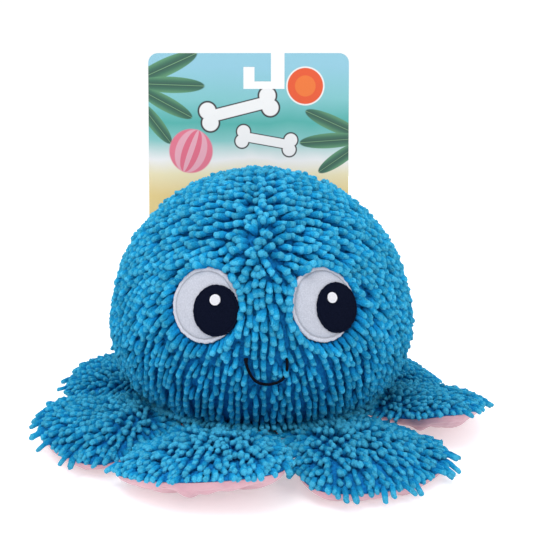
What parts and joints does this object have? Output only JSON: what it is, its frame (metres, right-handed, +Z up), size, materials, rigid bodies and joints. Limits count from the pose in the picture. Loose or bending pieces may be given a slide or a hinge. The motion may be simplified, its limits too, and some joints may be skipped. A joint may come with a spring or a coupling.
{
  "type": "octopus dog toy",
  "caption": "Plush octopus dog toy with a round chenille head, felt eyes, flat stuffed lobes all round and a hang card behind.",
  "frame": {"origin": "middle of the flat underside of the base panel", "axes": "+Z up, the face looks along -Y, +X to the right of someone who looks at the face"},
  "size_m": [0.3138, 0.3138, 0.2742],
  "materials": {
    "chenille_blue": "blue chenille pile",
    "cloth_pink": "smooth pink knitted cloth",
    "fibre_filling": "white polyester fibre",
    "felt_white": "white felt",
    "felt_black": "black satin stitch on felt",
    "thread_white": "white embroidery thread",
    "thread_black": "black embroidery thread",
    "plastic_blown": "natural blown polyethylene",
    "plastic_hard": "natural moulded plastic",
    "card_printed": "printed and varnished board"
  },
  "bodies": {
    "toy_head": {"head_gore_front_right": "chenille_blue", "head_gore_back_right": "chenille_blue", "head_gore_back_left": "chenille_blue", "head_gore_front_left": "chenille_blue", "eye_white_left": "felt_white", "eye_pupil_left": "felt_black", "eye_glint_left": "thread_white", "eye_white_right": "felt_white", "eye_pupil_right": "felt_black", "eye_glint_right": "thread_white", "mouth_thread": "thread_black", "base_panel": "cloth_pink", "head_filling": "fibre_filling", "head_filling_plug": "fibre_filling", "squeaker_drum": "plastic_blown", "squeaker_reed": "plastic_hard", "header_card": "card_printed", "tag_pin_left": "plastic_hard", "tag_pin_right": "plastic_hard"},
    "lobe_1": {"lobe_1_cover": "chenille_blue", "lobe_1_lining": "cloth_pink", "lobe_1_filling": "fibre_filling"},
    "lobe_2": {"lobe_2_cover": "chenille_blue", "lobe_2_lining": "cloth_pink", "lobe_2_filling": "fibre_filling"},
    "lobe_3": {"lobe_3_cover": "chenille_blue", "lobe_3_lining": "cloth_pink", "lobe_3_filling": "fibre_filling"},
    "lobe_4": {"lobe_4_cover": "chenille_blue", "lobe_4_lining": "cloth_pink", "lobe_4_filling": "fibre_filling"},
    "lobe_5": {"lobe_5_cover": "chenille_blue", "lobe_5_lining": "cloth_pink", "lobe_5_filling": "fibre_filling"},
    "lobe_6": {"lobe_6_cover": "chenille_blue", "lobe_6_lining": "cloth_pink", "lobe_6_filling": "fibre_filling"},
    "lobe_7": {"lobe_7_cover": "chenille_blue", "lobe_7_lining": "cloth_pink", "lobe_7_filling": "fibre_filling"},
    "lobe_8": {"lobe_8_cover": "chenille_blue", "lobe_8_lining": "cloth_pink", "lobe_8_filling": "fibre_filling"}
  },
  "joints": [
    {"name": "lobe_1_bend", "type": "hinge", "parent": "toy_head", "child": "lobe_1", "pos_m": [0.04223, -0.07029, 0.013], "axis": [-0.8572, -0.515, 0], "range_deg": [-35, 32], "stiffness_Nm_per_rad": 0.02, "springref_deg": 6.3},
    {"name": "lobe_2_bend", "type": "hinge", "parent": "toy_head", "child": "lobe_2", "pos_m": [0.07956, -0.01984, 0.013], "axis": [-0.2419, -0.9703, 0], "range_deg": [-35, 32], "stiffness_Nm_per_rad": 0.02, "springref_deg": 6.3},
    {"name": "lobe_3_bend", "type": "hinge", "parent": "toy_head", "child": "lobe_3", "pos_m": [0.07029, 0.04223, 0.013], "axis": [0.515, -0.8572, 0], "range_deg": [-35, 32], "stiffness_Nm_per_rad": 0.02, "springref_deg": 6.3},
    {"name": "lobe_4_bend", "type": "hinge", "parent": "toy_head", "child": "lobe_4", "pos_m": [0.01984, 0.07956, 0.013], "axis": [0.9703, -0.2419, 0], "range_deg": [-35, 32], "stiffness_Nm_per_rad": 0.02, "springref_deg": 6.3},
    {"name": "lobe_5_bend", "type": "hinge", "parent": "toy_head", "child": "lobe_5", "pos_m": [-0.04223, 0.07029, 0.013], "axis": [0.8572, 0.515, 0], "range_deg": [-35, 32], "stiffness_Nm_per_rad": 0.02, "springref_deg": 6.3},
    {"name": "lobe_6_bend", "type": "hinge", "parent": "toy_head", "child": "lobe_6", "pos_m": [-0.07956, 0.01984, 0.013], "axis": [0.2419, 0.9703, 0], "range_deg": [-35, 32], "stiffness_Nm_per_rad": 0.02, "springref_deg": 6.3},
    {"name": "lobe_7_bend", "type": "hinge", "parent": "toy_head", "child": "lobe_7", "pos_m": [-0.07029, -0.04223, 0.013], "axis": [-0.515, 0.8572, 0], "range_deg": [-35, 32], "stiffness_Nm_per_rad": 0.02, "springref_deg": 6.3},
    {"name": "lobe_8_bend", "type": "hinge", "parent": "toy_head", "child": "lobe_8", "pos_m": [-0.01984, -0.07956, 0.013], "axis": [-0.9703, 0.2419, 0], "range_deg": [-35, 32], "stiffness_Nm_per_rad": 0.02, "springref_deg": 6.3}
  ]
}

WHAT YOU WILL DO → Write out the data exactly as it stands.

TASK OUTPUT →
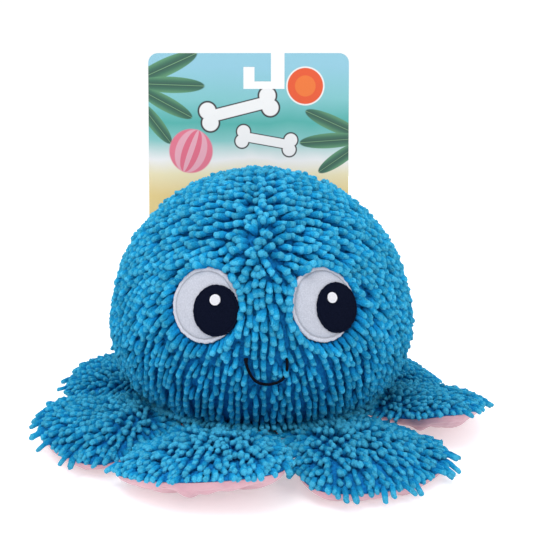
What parts and joints does this object have? Output only JSON: what it is, its frame (metres, right-handed, +Z up), size, materials, rigid bodies and joints. Limits count from the pose in the picture. Loose or bending pieces may be given a slide or a hinge. The motion may be simplified, its limits too, and some joints may be skipped. A joint may come with a spring or a coupling.
{
  "type": "octopus dog toy",
  "caption": "Plush octopus dog toy with a round chenille head, felt eyes, flat stuffed lobes all round and a hang card behind.",
  "frame": {"origin": "middle of the flat underside of the base panel", "axes": "+Z up, the face looks along -Y, +X to the right of someone who looks at the face"},
  "size_m": [0.3138, 0.3138, 0.2742],
  "materials": {
    "chenille_blue": "blue chenille pile",
    "cloth_pink": "smooth pink knitted cloth",
    "fibre_filling": "white polyester fibre",
    "felt_white": "white felt",
    "felt_black": "black satin stitch on felt",
    "thread_white": "white embroidery thread",
    "thread_black": "black embroidery thread",
    "plastic_blown": "natural blown polyethylene",
    "plastic_hard": "natural moulded plastic",
    "card_printed": "printed and varnished board"
  },
  "bodies": {
    "toy_head": {"head_gore_front_right": "chenille_blue", "head_gore_back_right": "chenille_blue", "head_gore_back_left": "chenille_blue", "head_gore_front_left": "chenille_blue", "eye_white_left": "felt_white", "eye_pupil_left": "felt_black", "eye_glint_left": "thread_white", "eye_white_right": "felt_white", "eye_pupil_right": "felt_black", "eye_glint_right": "thread_white", "mouth_thread": "thread_black", "base_panel": "cloth_pink", "head_filling": "fibre_filling", "head_filling_plug": "fibre_filling", "squeaker_drum": "plastic_blown", "squeaker_reed": "plastic_hard", "header_card": "card_printed", "tag_pin_left": "plastic_hard", "tag_pin_right": "plastic_hard"},
    "lobe_1": {"lobe_1_cover": "chenille_blue", "lobe_1_lining": "cloth_pink", "lobe_1_filling": "fibre_filling"},
    "lobe_2": {"lobe_2_cover": "chenille_blue", "lobe_2_lining": "cloth_pink", "lobe_2_filling": "fibre_filling"},
    "lobe_3": {"lobe_3_cover": "chenille_blue", "lobe_3_lining": "cloth_pink", "lobe_3_filling": "fibre_filling"},
    "lobe_4": {"lobe_4_cover": "chenille_blue", "lobe_4_lining": "cloth_pink", "lobe_4_filling": "fibre_filling"},
    "lobe_5": {"lobe_5_cover": "chenille_blue", "lobe_5_lining": "cloth_pink", "lobe_5_filling": "fibre_filling"},
    "lobe_6": {"lobe_6_cover": "chenille_blue", "lobe_6_lining": "cloth_pink", "lobe_6_filling": "fibre_filling"},
    "lobe_7": {"lobe_7_cover": "chenille_blue", "lobe_7_lining": "cloth_pink", "lobe_7_filling": "fibre_filling"},
    "lobe_8": {"lobe_8_cover": "chenille_blue", "lobe_8_lining": "cloth_pink", "lobe_8_filling": "fibre_filling"}
  },
  "joints": [
    {"name": "lobe_1_bend", "type": "hinge", "parent": "toy_head", "child": "lobe_1", "pos_m": [0.04223, -0.07029, 0.013], "axis": [-0.8572, -0.515, 0], "range_deg": [-35, 32], "stiffness_Nm_per_rad": 0.02, "springref_deg": 6.3},
    {"name": "lobe_2_bend", "type": "hinge", "parent": "toy_head", "child": "lobe_2", "pos_m": [0.07956, -0.01984, 0.013], "axis": [-0.2419, -0.9703, 0], "range_deg": [-35, 32], "stiffness_Nm_per_rad": 0.02, "springref_deg": 6.3},
    {"name": "lobe_3_bend", "type": "hinge", "parent": "toy_head", "child": "lobe_3", "pos_m": [0.07029, 0.04223, 0.013], "axis": [0.515, -0.8572, 0], "range_deg": [-35, 32], "stiffness_Nm_per_rad": 0.02, "springref_deg": 6.3},
    {"name": "lobe_4_bend", "type": "hinge", "parent": "toy_head", "child": "lobe_4", "pos_m": [0.01984, 0.07956, 0.013], "axis": [0.9703, -0.2419, 0], "range_deg": [-35, 32], "stiffness_Nm_per_rad": 0.02, "springref_deg": 6.3},
    {"name": "lobe_5_bend", "type": "hinge", "parent": "toy_head", "child": "lobe_5", "pos_m": [-0.04223, 0.07029, 0.013], "axis": [0.8572, 0.515, 0], "range_deg": [-35, 32], "stiffness_Nm_per_rad": 0.02, "springref_deg": 6.3},
    {"name": "lobe_6_bend", "type": "hinge", "parent": "toy_head", "child": "lobe_6", "pos_m": [-0.07956, 0.01984, 0.013], "axis": [0.2419, 0.9703, 0], "range_deg": [-35, 32], "stiffness_Nm_per_rad": 0.02, "springref_deg": 6.3},
    {"name": "lobe_7_bend", "type": "hinge", "parent": "toy_head", "child": "lobe_7", "pos_m": [-0.07029, -0.04223, 0.013], "axis": [-0.515, 0.8572, 0], "range_deg": [-35, 32], "stiffness_Nm_per_rad": 0.02, "springref_deg": 6.3},
    {"name": "lobe_8_bend", "type": "hinge", "parent": "toy_head", "child": "lobe_8", "pos_m": [-0.01984, -0.07956, 0.013], "axis": [-0.9703, 0.2419, 0], "range_deg": [-35, 32], "stiffness_Nm_per_rad": 0.02, "springref_deg": 6.3}
  ]
}